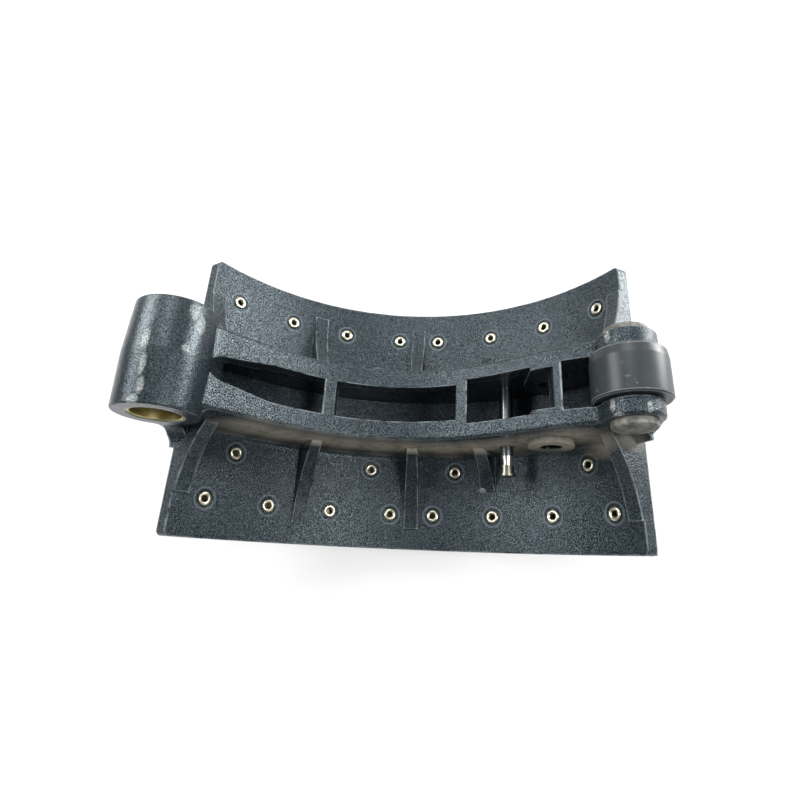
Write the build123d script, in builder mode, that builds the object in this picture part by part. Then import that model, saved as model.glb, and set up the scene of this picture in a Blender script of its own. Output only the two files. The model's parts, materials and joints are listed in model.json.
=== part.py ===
from build123d import *
import os
from math import atan2, cos, degrees, hypot, radians, sin, tan

# Cast brake shoe of a heavy axle: a hollow beam with a windowed top stands on a curved table,
# two linings are riveted under the table, and a cam roller turns in the ears at one end.
# Millimetres. The origin is the centre of the anchor bore, +X runs along the shoe to the cam
# roller, +Y along the drum's axis, and the hollow side of the shoe faces +Z.
# An angle is measured about the drum's axis from straight down, positive towards the roller.

# Drum, linings and table
drum_radius = 205.0
shoe_width = 210.0
lining_thickness = 18.0
table_thickness = 8.8
table_anchor_end_angle = 61.2    # angle of the table's end under the anchor boss
table_cam_end_angle = 60.6       # angle of its end under the roller
table_corner_radius = 4.0
lining_margin = 1.0              # lining edge inside the table edge
lining_gap = 6.6                 # between the two linings at the bottom of the shoe
lining_setback_angle = 3.5       # angle left bare between a lining and the table's end
lining_end_chamfer = 3.0

# Anchor boss and its bush
anchor_inset = 46.2              # bore centre inside the drum surface
anchor_angle = 74.6
boss_radius = 27.2
boss_stand_out = 7.1             # of each boss end beyond its web
boss_draft_angle = 2.0           # degrees, from the mould's parting plane to both ends
boss_end_round = 1.2
bush_outer_radius = 16.5
end_wall_thickness = 10.5        # of the wall under the boss
end_wall_overhang = 5.9          # of that wall beyond each web
end_wall_foot_angle = 63.3       # its outer face stands upright between these two angles
end_wall_top_angle = 67.0
end_wall_top_rise = 5.5
end_wall_root_angle = 52.2       # where that face runs into the boss, and how deep
end_wall_root_depth = 1.9
end_wall_bow = 5.0
end_wall_flare = 12.0
end_wall_flare_drop = 4.0
bush_wall = 1.5
bush_recess = 0.4                # bush end below the boss face
bush_chamfer = 0.5

# Hollow beam: two web plates joined by a windowed top
beam_half_width = 28.5
beam_wall = 10.0
beam_top_thickness = 10.0
beam_anchor_height = 39.1        # heights of the top above the table, at the angles below
beam_neck_height = 52.3
beam_shoulder_height = 54.0
beam_valley_height = 55.0
beam_knee_height = 63.0
beam_anchor_angle = 74.9
beam_neck_angle = 52.6
beam_shoulder_angle = 37.1
beam_valley_angle = 8.4
beam_knee_angle = 31.4
beam_cam_gap = 5.3               # from the cam end of the top to the round of the ears
beam_cam_place_angle = -71.05
web_foot_round = 5.0
beam_edge_round = 2.5            # along the outer top edges of the webs and round the ears
boss_root_round = 5.0            # where the beam's sides run into the boss
boss_root_top_angle = -17.0      # where that round ends, from +X about the boss

cavity_anchor_height = 40.5      # where the cavity starts beside the boss
cavity_anchor_angle = 64.2
cavity_overlap = 3.0             # of the cavity into the roller's pocket

# Windows of the top and the bars between them
window_half_width = 13.8
window_tip_half_width = 9.0
window_tip_angle = -45.63        # places along the top stand over the table at these angles
window_taper_angle = -32.6
bar_one_angle = -20.19
bar_two_angle = 12.31
bar_width = 8.0
pocket_rib_width = 5.0
pocket_clearance = 14.5          # before the roller

# Roller, its pin and the ears
roller_inset = 53.5              # roller centre inside the drum surface
roller_angle = 69.9
roller_radius = 24.3
roller_length = 32.2
roller_side_clearance = 1.1
roller_relief_length = 7.0       # slight taper at the far end of the tread
roller_relief = 0.9
roller_end_chamfer = 1.2
roller_pin_radius = 14.0
roller_pin_stand_out = 4.8       # of each pin end beyond its ear
roller_pin_chamfer = 0.8
roller_running_clearance = 0.05
ear_radius = 18.7
ear_root_round = 7.0
ear_toe_inset = 21.7             # lowest corner of the ears, inside the drum surface
ear_toe_angle = 64.7
ear_slot_length = 12.0
ear_slot_width = 2.4
ear_slot_depth = 3.0
ear_slot_tilt_angle = -29.0
ear_slot_distance = 22.8         # from the roller centre
ear_slot_place_angle = -47.4

# Return spring pin
spring_pin_angle = 28.9
spring_pin_height = 25.1         # above the table
spring_pin_radius = 5.1
spring_pin_far_stand_out = 6.0   # beyond the web
spring_pin_shank_stand_out = 7.5
spring_pin_neck_start_radius = 4.6
spring_pin_neck_radius = 3.7     # at its narrow end
spring_pin_neck_length = 7.0
spring_pin_head_radius = 5.3
spring_pin_head_length = 8.0
spring_pin_lip_radius = 6.4
spring_pin_lip_length = 1.6

# Cross hole with its bosses
cross_hole_angle = 43.1
cross_hole_height = 27.5         # above the table
cross_hole_radius = 7.2
cross_boss_radius = 16.5
cross_boss_stand_out = 4.5
cross_pad_radius = 18.0
cross_pad_thickness = 3.9

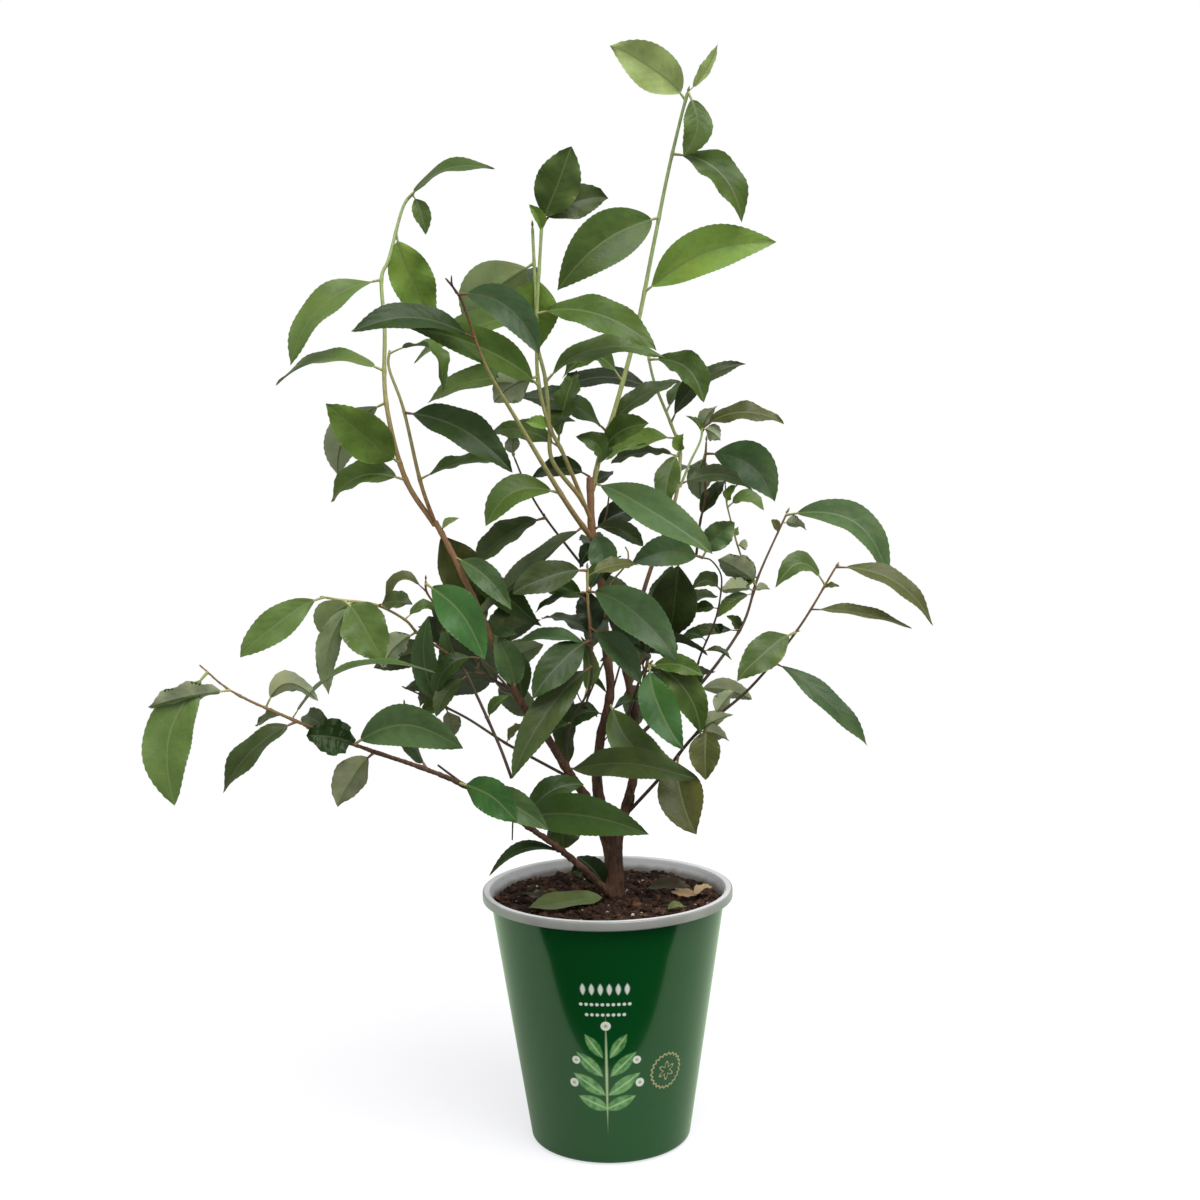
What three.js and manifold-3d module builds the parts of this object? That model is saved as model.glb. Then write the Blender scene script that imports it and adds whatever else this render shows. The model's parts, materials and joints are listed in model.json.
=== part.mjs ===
import * as THREE from "three";
import { mergeVertices } from "three/addons/utils/BufferGeometryUtils.js";
import Module from "manifold-3d";

const wasm = await Module();
wasm.setup();

// Millimetres, +Z up, the pot's underside on z = 0 and its axis on x = y = 0.
const GAP = 0.3;
const LIMB_SIDES = 6;
const LIMB_STEP = 14;
const FINEST_DETAIL = 0.04;

const POT = {
  height: 132,
  footRadius: 41.8,
  footRound: 2.6,
  neckRadius: 60.6,
  neckHeight: 126,
  rimRadius: 65,
  rimInner: 61.2,
  bandHeight: 4.4,
  bandThickness: 1.3,
  wall: 1.4,
  floor: 2,
  sides: 32,
};

const COMPOST = {
  edgeLevel: 124.3,
  crown: 125.9,
  flatRadius: 12.6,
  lump: 0.45,
  rings: [27, 43],
  sides: 30,
};

const TRUNK = {
  path: [[3, 2, 126.2], [3, 2, 132], [3.3, 1.5, 148], [3.1, 1.5, 164]],
  radii: [7.4, 5.7, 5.0, 5.2, 6.1],
  sides: 12,
};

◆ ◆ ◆

**DIRECTIONS FOR THIS TASK:**
Reproduce verbatim only this range: the first line of the material through the line that contains "# An angle is", inclusive.

**SOLUTION:**
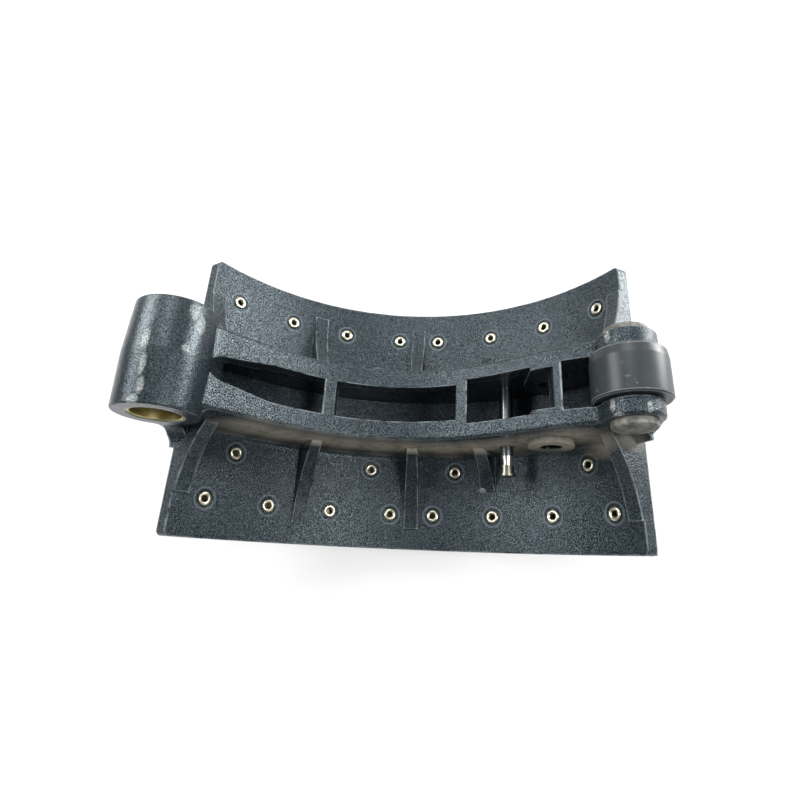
Write the build123d script, in builder mode, that builds the object in this picture part by part. Then import that model, saved as model.glb, and set up the scene of this picture in a Blender script of its own. Output only the two files. The model's parts, materials and joints are listed in model.json.
=== part.py ===
from build123d import *
import os
from math import atan2, cos, degrees, hypot, radians, sin, tan

# Cast brake shoe of a heavy axle: a hollow beam with a windowed top stands on a curved table,
# two linings are riveted under the table, and a cam roller turns in the ears at one end.
# Millimetres. The origin is the centre of the anchor bore, +X runs along the shoe to the cam
# roller, +Y along the drum's axis, and the hollow side of the shoe faces +Z.
# An angle is measured about the drum's axis from straight down, positive towards the roller.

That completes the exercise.